- **INPUT RECORDS**
▬▬▬
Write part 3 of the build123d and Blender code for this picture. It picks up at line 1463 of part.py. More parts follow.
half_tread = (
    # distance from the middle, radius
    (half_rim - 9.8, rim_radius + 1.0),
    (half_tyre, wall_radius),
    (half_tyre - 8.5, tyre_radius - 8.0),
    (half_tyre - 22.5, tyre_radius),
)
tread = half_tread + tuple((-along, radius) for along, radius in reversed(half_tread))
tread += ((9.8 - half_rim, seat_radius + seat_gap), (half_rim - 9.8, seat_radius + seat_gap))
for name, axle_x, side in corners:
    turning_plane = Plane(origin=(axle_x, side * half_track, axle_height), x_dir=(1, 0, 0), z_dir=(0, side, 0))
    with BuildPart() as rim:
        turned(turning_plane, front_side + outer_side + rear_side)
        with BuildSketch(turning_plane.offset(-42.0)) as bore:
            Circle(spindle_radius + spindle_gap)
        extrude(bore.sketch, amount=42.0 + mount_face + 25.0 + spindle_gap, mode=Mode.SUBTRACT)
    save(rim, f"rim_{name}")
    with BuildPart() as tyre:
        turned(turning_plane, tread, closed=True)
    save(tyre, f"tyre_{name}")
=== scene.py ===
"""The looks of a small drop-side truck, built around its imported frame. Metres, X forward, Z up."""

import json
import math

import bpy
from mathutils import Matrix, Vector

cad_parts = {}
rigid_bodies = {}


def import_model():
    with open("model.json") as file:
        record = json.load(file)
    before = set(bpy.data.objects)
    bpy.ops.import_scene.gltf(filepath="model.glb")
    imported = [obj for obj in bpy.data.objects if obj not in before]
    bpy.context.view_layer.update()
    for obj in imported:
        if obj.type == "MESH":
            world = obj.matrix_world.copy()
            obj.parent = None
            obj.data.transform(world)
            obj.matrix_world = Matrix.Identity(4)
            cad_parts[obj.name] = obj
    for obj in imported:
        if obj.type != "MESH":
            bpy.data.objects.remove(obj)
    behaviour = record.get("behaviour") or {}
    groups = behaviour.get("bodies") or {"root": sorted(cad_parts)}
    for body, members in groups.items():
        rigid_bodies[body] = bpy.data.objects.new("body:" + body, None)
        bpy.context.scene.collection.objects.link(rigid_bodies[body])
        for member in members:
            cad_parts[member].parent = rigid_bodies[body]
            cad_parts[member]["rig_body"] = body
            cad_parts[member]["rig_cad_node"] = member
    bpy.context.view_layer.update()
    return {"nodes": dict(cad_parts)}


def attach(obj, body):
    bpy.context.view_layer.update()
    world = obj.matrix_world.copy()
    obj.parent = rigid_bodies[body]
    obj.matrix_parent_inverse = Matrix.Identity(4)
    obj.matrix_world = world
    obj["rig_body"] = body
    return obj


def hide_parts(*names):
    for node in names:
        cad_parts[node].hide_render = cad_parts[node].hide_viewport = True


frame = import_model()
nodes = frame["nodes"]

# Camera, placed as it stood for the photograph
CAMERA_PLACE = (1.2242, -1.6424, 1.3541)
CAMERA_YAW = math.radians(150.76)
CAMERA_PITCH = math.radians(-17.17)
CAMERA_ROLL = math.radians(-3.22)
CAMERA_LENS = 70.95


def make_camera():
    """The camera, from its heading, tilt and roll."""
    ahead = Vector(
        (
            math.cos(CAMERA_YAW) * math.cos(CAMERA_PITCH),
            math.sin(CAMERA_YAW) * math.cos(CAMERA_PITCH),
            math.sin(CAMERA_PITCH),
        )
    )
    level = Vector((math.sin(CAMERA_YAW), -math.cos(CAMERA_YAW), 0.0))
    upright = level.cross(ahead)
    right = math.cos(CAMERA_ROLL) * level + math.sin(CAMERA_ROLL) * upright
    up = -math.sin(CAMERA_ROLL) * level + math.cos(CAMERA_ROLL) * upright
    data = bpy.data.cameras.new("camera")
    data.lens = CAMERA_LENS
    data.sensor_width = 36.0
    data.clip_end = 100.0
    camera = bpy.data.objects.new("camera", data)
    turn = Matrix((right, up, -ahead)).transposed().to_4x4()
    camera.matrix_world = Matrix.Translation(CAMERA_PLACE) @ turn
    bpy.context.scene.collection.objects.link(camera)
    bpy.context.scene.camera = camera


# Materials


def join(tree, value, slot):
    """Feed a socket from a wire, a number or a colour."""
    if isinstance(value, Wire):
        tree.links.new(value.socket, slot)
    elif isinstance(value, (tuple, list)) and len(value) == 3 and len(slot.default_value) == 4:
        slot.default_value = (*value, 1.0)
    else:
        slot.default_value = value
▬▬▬
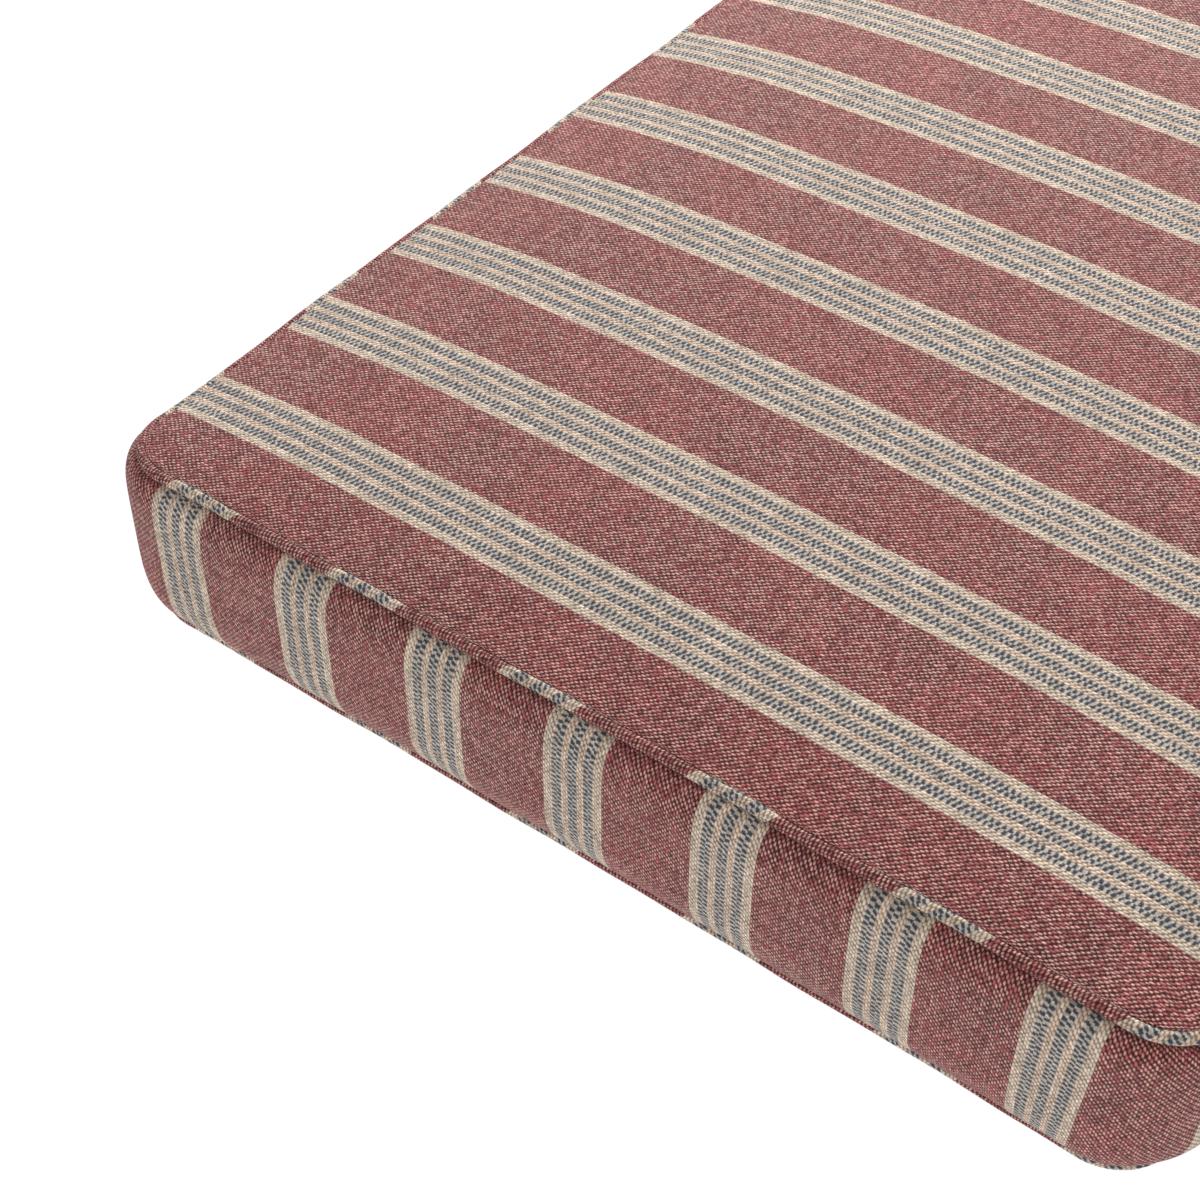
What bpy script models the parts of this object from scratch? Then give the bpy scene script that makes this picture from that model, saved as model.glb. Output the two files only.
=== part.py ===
▬▬▬
- **WHAT IS REQUIRED**
Using the data above, extract exactly the lines from the one that holds "with BuildSketch(turning_plane.offset(-42.0)) as" to the one that holds "record = json.load(file)", both ends included, and no others.

- **RESULT**
        with BuildSketch(turning_plane.offset(-42.0)) as bore:
            Circle(spindle_radius + spindle_gap)
        extrude(bore.sketch, amount=42.0 + mount_face + 25.0 + spindle_gap, mode=Mode.SUBTRACT)
    save(rim, f"rim_{name}")
    with BuildPart() as tyre:
        turned(turning_plane, tread, closed=True)
    save(tyre, f"tyre_{name}")
=== scene.py ===
"""The looks of a small drop-side truck, built around its imported frame. Metres, X forward, Z up."""

import json
import math

import bpy
from mathutils import Matrix, Vector

cad_parts = {}
rigid_bodies = {}


def import_model():
    with open("model.json") as file:
        record = json.load(file)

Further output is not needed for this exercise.